The city changed and the Temptations changed, moving from love ballads to psychedelic soul. How did your 1968 hit Cloud Nine come to be?

I was in New York with my good friend Kenny Gamble of the songwriting and production team Gamble and Huff. We were at the Warwick Hotel, where I heard Sly & the Family Stone’s Dance to the Music. It was different. When I got back to Detroit, I asked Norman Whitfield, who was our producer, if he had heard of them. He said, ‘No, man, I ain’t heard of no Sly & the Family Stone!’

It was quite a departure from something like My Girl. What was the reaction from the fans?

Our previous single was Please Return Your Love To Me. To go from a beautiful ballad like that to Cloud Nine, I imagine our fans were wondering what the Temptations were doing. The song took off slowly, but it eventually became the first Grammy winner for Motown and the Temptations. I have the Grammy sitting in my home today.

Serious question: What’s your go-to shower song?

I don’t sing in the shower. I don’t. I get in there and I do what I do and get out.

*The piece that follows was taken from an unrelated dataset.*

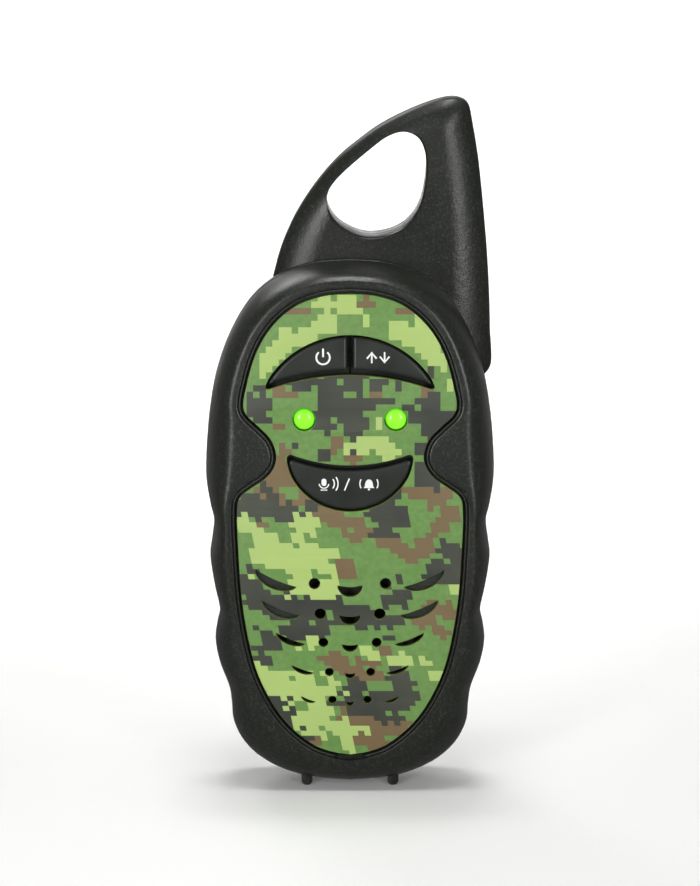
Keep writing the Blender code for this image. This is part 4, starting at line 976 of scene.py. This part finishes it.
def side_rings(outline, core, roundness, outer_depth, inner_depth, side):
    """Outer and inner rings of a housing half, both from the lip to the deepest part."""
    lip = GAP / 2
    outer, inner = [], []
    for inwards, deep in edge_profile(roundness, EDGE_STEPS):
        ring = [point.lerp(middle, inwards) for point, middle in zip(outline, core)]
        inner_ring = offset_outline(ring, -WALL)
        outer.append([(p.x, side * (lip + deep * (outer_depth(p.y) - lip)), p.y) for p in ring])
        inner.append([(p.x, side * (lip + deep * (inner_depth(p.y) - lip)), p.y) for p in inner_ring])
    # The lip's outer edge is slightly rounded, so the joint shows as a fine line.
    soft = 0.22
    softened = offset_outline(outline, -soft)
    outer[0] = level(outline, side * (lip + soft))
    outer.insert(0, level(softened, side * lip))
    return outer, inner


# Heights over the face plate of the housing's rim round the plate, with how far out from the plate
RIM_SECTION = [
    (2.10, 0.40), (1.62, 0.40), (1.46, 0.34), (1.38, 0.12), (1.32, -0.15), (1.24, -0.15), (1.16, 0.06),
    (1.08, 0.25), (0.98, 0.35), (0.86, 0.38), (0.74, 0.35), (0.66, 0.26), (0.60, 0.10), (0.56, -0.30),
    (0.47, -1.20), (0.36, -1.78), (0.36, -3.40),
]


def is_inside(point, outline):
    """Whether a point lies inside an outline, by counting the edges to its right."""
    inside = False
    for a, b in zip(outline, outline[1:] + outline[:1]):
        if (a.y > point.y) != (b.y > point.y):
            if point.x < a.x + (b.x - a.x) * (point.y - a.y) / (b.y - a.y):
                inside = not inside
    return inside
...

The musical gets into the inner-band turmoil. How tough a decision was it, for example, to fire David Ruffin?

We’re people first. You have to remember, we were five Southern guys. By the time we started making very good money, all kinds of doors were opening up for us. It tested us. Success can be a very strong aphrodisiac. You start to feel a little more independent. There was cocaine. But life is what it is. People are who they choose to be when it comes to temptations, excuse the pun.

With all those great performers and studio musicians and songwriters and producers, what was the atmosphere like at Motown? Was it dog-eat-dog?

Not at all.

But the recording studio was called the Snake Pit, wasn’t it?

Listen, the backbone was the competitiveness. Berry Gordy thrived off of that. Who could come up with the best production? Who could come up with the best song? They would hold quality-control meetings every Friday. I sat in on a few of them, and I can tell you there was no ill will. No malice. It was always clean competitiveness.

I guess if you have to work on a Detroit assembly line, you could do worse than Motown, right?

Exactly. Berry used to work at Ford. There will never be another company like Motown. Never. Berry took us into the studio eight or nine times before we got The Way You Do the Things You Do. Record labels won’t do that today. They might give you a second chance. If you don’t have it by then, they’re dropping you. But Berry believed in us and his other acts. ‘Go back until you get it. Go back until you get it.’ We got it with The Way You Do the Things You Do, and we’re still going today.

This interview has been edited and condensed.

Ain’t Too Proud – The Life And Times Of The Temptations runs to Nov. 17, at the Princess of Wales Theatre.